Anonymous functions

These store and pass executable functions around as if it was an integer or a string. They start with fn and end with end

Setting the anonymous function

variable_that_holds_the_function = fn variable1, variable2, variable3 -> variable1 + variable2 + variable3 end

with Capture Operator & as Shortcut

variable_that_holds_the_function = &(&variable1 + &variable2 + &variable3)

Calling the anonymous function

variable_that_holds_the_function.(data1, data, 2, data3)

Static variables set within the anoynmous function will reference that static variable in memory.

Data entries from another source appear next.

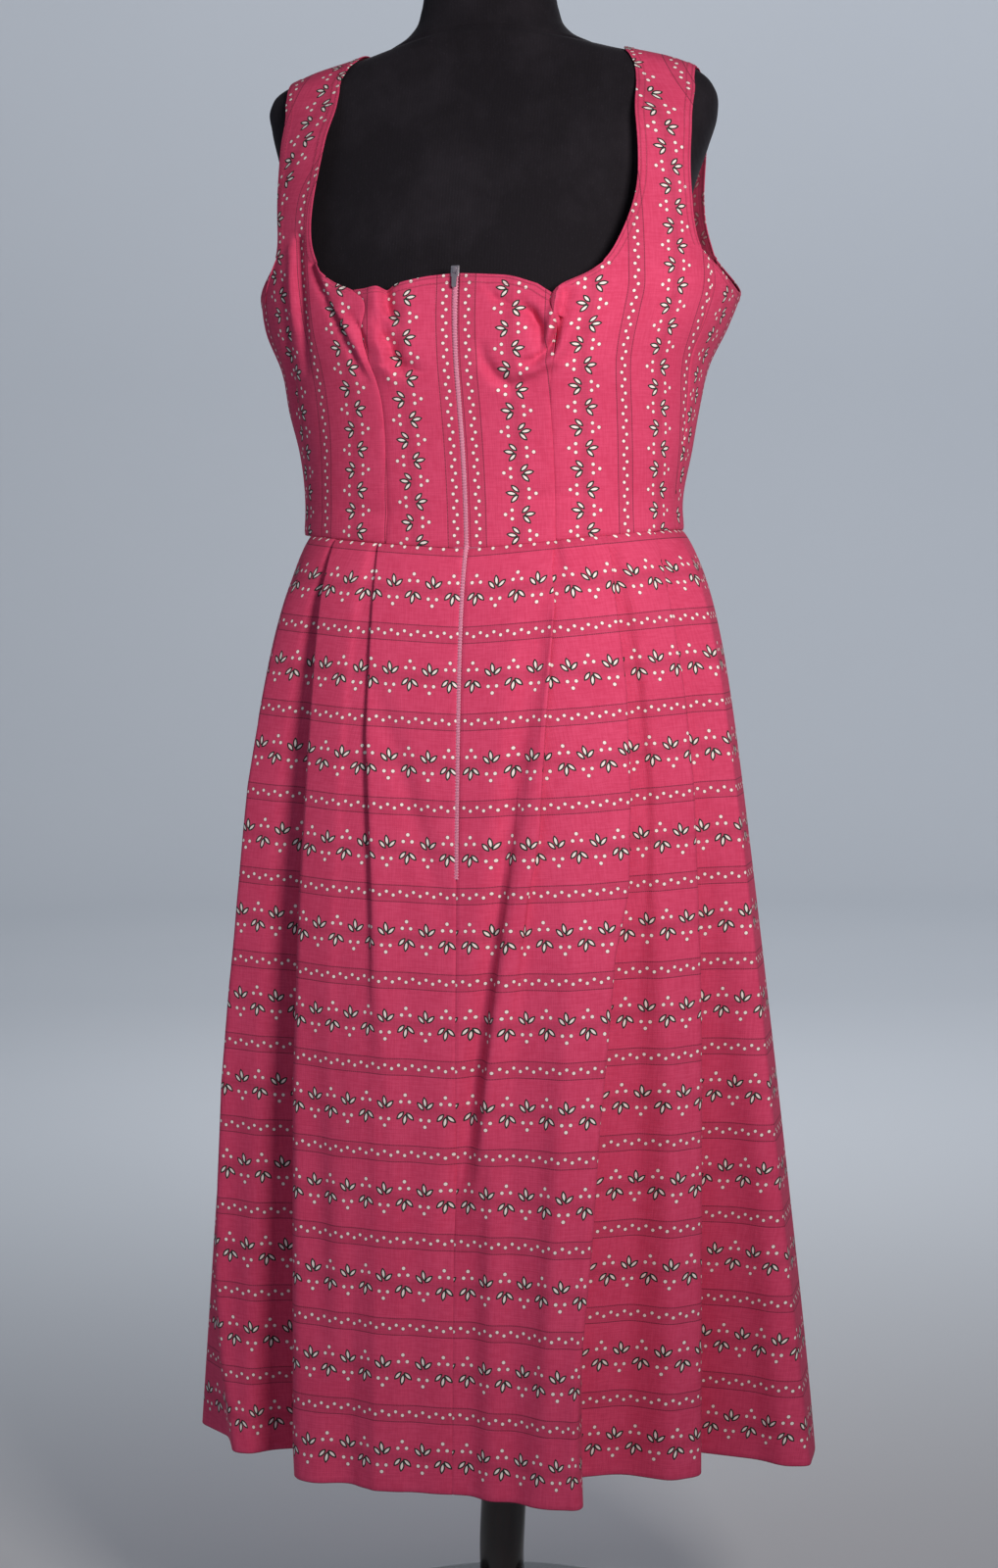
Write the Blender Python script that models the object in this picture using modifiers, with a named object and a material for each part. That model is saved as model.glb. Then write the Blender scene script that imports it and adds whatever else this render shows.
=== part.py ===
"""A sleeveless pleated dirndl on a limbless dress form with a barley-twist stand.

Metres, +Z up. The front faces -Y, left is -X. The origin is on the floor under the pole.
The cloth is a wall round a hollow: every panel is an open sheet of points, given its thickness.
"""

import math
from typing import NamedTuple

import bmesh
import bpy
import numpy as np
from mathutils import Matrix

# Driving sizes, in metres
WALL = 0.001  # cloth thickness
SEAM_GAP = 0.0003  # between two pieces that are sewn or laid together
LAYER = 0.0015  # from one layer of a pleat to the next
CENTRE_X = 0.005  # the dress and the form hang this far to the right of the pole
HEM_HEIGHT = 0.215
WAIST_FRONT = 0.9955  # height of the waist seam at the centre front
WAIST_RISE = 0.0145  # how much higher it is at the sides and back
ZIP_TOP = 1.2190
ZIP_END = 0.720
TAPE_BEHIND = 0.0013  # from the middle of the wall back to the middle of the zip's tape
SLIDER_HEIGHT = 1.2205
SQUARENESS = 2.3  # exponent of the body's oval sections, 2 is an ellipse
REST_FROM = 1.340  # above this the straps come down onto the form
REST_FULL = 1.392  # and from here they lie on it
REST_GAP = 0.0013  # from the form's surface to the middle of a resting strap
WAIST_GAP = 0.0003  # each side of the waist seam: the walls lean towards each other there
CUP_FORWARD = 0.009  # fullness of each cup beyond the plain section
CUP_ACROSS = 0.086
CUP_HEIGHT = 1.166
CUP_BREADTH = 0.040

FOOT_RADIUS = 0.175
FOOT_HEIGHT = 0.030
POLE_RADIUS = 0.0215
POLE_LOBES = 3
POLE_LOBE_HEIGHT = 0.0032
POLE_PITCH = 0.160
FORM_BOTTOM = 0.740


class Ring(NamedTuple):
    """One level section of a body: its height, half widths and depths from the centre line."""

    height: float
    left: float
    right: float
    front: float
    back: float


DRESS_RINGS = (
    Ring(0.992, 0.171, 0.166, 0.1125, 0.100),
    Ring(1.030, 0.167, 0.162, 0.1140, 0.099),
    Ring(1.080, 0.1705, 0.171, 0.1220, 0.101),
    Ring(1.115, 0.1785, 0.1775, 0.1310, 0.105),
    Ring(1.150, 0.184, 0.186, 0.1400, 0.110),
    Ring(1.185, 0.198, 0.2035, 0.1420, 0.115),
    Ring(1.212, 0.202, 0.213, 0.1380, 0.118),
    Ring(1.250, 0.200, 0.203, 0.1270, 0.119),
    Ring(1.300, 0.198, 0.199, 0.1100, 0.115),
    Ring(1.340, 0.198, 0.199, 0.0940, 0.106),
    Ring(1.400, 0.196, 0.197, 0.0700, 0.085),
)

FORM_RINGS = (
    Ring(0.740, 0.150, 0.150, 0.105, 0.100),
    Ring(0.800, 0.160, 0.160, 0.113, 0.110),
    Ring(0.870, 0.155, 0.155, 0.108, 0.105),
    Ring(0.940, 0.138, 0.138, 0.094, 0.090),
    Ring(0.995, 0.128, 0.128, 0.086, 0.080),
    Ring(1.060, 0.134, 0.134, 0.092, 0.084),
    Ring(1.120, 0.150, 0.150, 0.108, 0.092),
    Ring(1.170, 0.163, 0.163, 0.121, 0.099),
    Ring(1.215, 0.170, 0.170, 0.119, 0.104),
    Ring(1.260, 0.176, 0.176, 0.107, 0.105),
    Ring(1.300, 0.184, 0.184, 0.093, 0.103),
    Ring(1.335, 0.190, 0.190, 0.079, 0.096),
    Ring(1.360, 0.1915, 0.1915, 0.068, 0.085),
    Ring(1.380, 0.1895, 0.1895, 0.059, 0.074),
    Ring(1.392, 0.183, 0.183, 0.054, 0.066),
    Ring(1.4005, 0.1705, 0.1705, 0.051, 0.061),
    Ring(1.406, 0.156, 0.156, 0.0495, 0.059),
    Ring(1.412, 0.132, 0.132, 0.049, 0.0585),
    Ring(1.418, 0.107, 0.107, 0.050, 0.0585),
    Ring(1.4235, 0.0895, 0.0895, 0.051, 0.058),
    Ring(1.4285, 0.078, 0.078, 0.0515, 0.057),
    Ring(1.438, 0.066, 0.066, 0.051, 0.055),
    Ring(1.455, 0.0585, 0.0585, 0.050, 0.053),
    Ring(1.475, 0.0555, 0.0555, 0.049, 0.051),
    Ring(1.500, 0.055, 0.055, 0.0485, 0.0505),
    Ring(1.530, 0.0555, 0.0555, 0.049, 0.051),
)


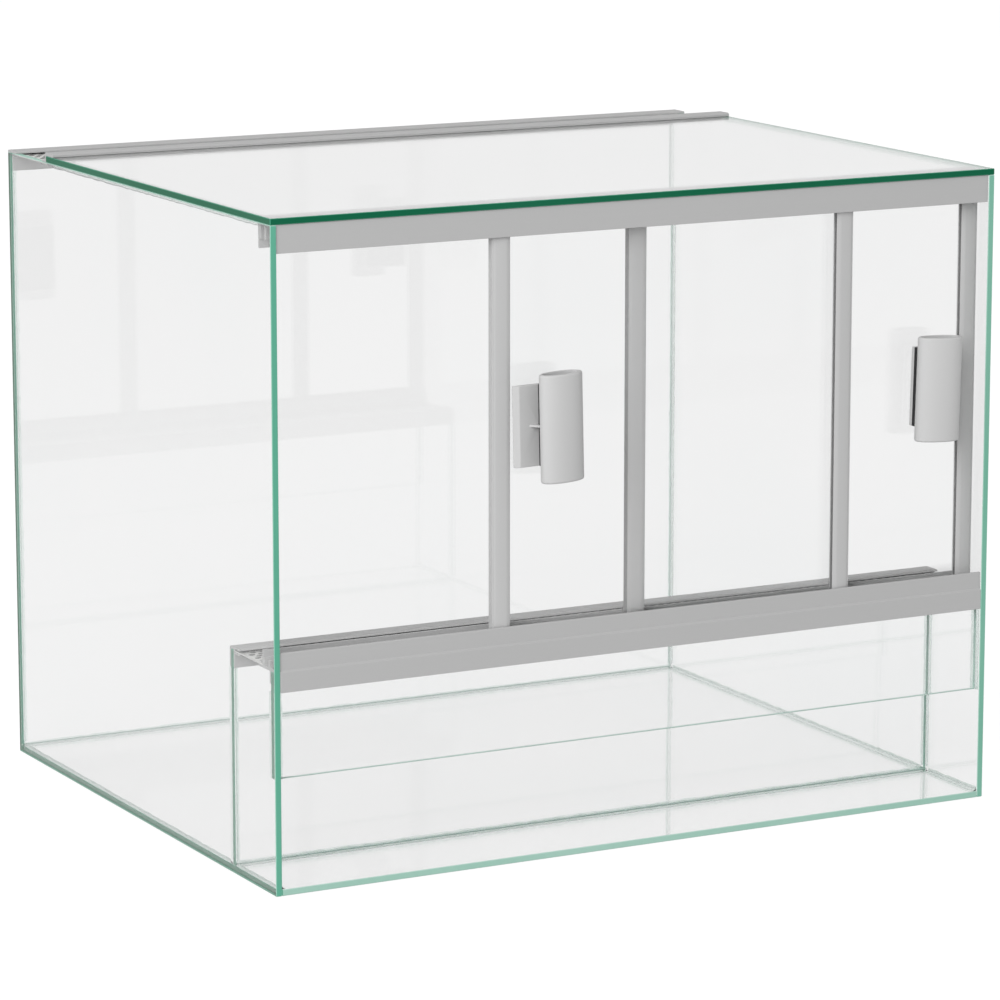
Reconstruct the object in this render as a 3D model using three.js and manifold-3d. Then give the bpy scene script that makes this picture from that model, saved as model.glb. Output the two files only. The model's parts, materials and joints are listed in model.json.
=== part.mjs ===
// A frameless glass terrarium cabinet with two sliding doors, in millimetres.
//
// Frame: +Z up, +X to the right and +Y to the back as seen from the doors. The origin is the centre
// of the footprint, on the surface that the cabinet stands on.
//
// Float glass panes are bonded with silicone. The doors run in a lower and an upper rail. Below the
// lower rail a glass strip hangs in front of a recessed pane: air enters under the strip, rises
// through a perforated plate behind the door track, and leaves through a second plate at the top rear.

import * as THREE from 'three';
import { mergeVertices } from 'three/addons/utils/BufferGeometryUtils.js';
import Module from 'manifold-3d';

// ---------------------------------------------------------------- driving dimensions

// Glass body
const WIDTH = 500;
const DEPTH = 400;
const SIDE_HEIGHT = 401;
const GLASS = 4;
const ARRIS = 0.4; // flat ground along each edge of a pane
const TOP_PANE_DEPTH = 336;
const LOWER_PANE_SETBACK = 60;
const LOWER_PANE_TOP = 138.2;
const STRIP_SETBACK = 4;
const STRIP_BOTTOM = 70.5;

// Door rails: depths are measured from the front of the cabinet, heights from the table
const RAIL_FRONT = 1;
const RAIL_BACK = 19.5;
const RAIL_WALL = 1.5;
const RAIL_LIP = 1.75;
const FASCIA_WALL = 1.6;
const GROOVE_WIDTH = 5;
const TRACK_CENTRES = [6.25, 13.75];
const LOWER_FASCIA_BOTTOM = 123.5;
const LOWER_FASCIA_STEP = 136;
const LOWER_FASCIA_TOP = 147.5;
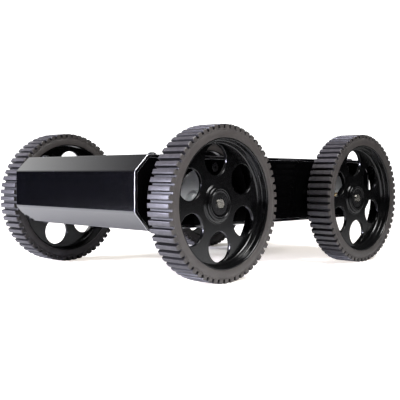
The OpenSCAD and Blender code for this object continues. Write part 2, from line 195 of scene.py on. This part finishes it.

add = fn a, b -> a + b end
#Function<12.71889879/2 in :erl_eval.expr/5>

add.(1, 2)


The anonymous function is fn.

  • It gets 2 arguments: a and b
  • It returns the result of a + b

fn is stored in the variable add.

A dot between the variable and parentheses is required to invoke an anonymous function.

  • It prevents add/1 or add/2

Anonymous Functions vs Named Functions

Anonymous Functions are identified by the number of arguments they get.

A function can be checked for arity via is_function/2:

Check if add is a function that expects exactly 2 arguments

is_function(add, 2)

Check if add is a function that expects exactly 1 argument

is_function(add, 1)

Anonymous functions can also access variables that are in scope when the function is defined.

This is typically referred to as closures, as they close over their scope.

add = fn a, b -> a + b end

double = fn a -> add.(a, a) end
#Function<6.71889879/1 in :erl_eval.expr/5>


A variable assigned inside a function does not affect its surrounding environment.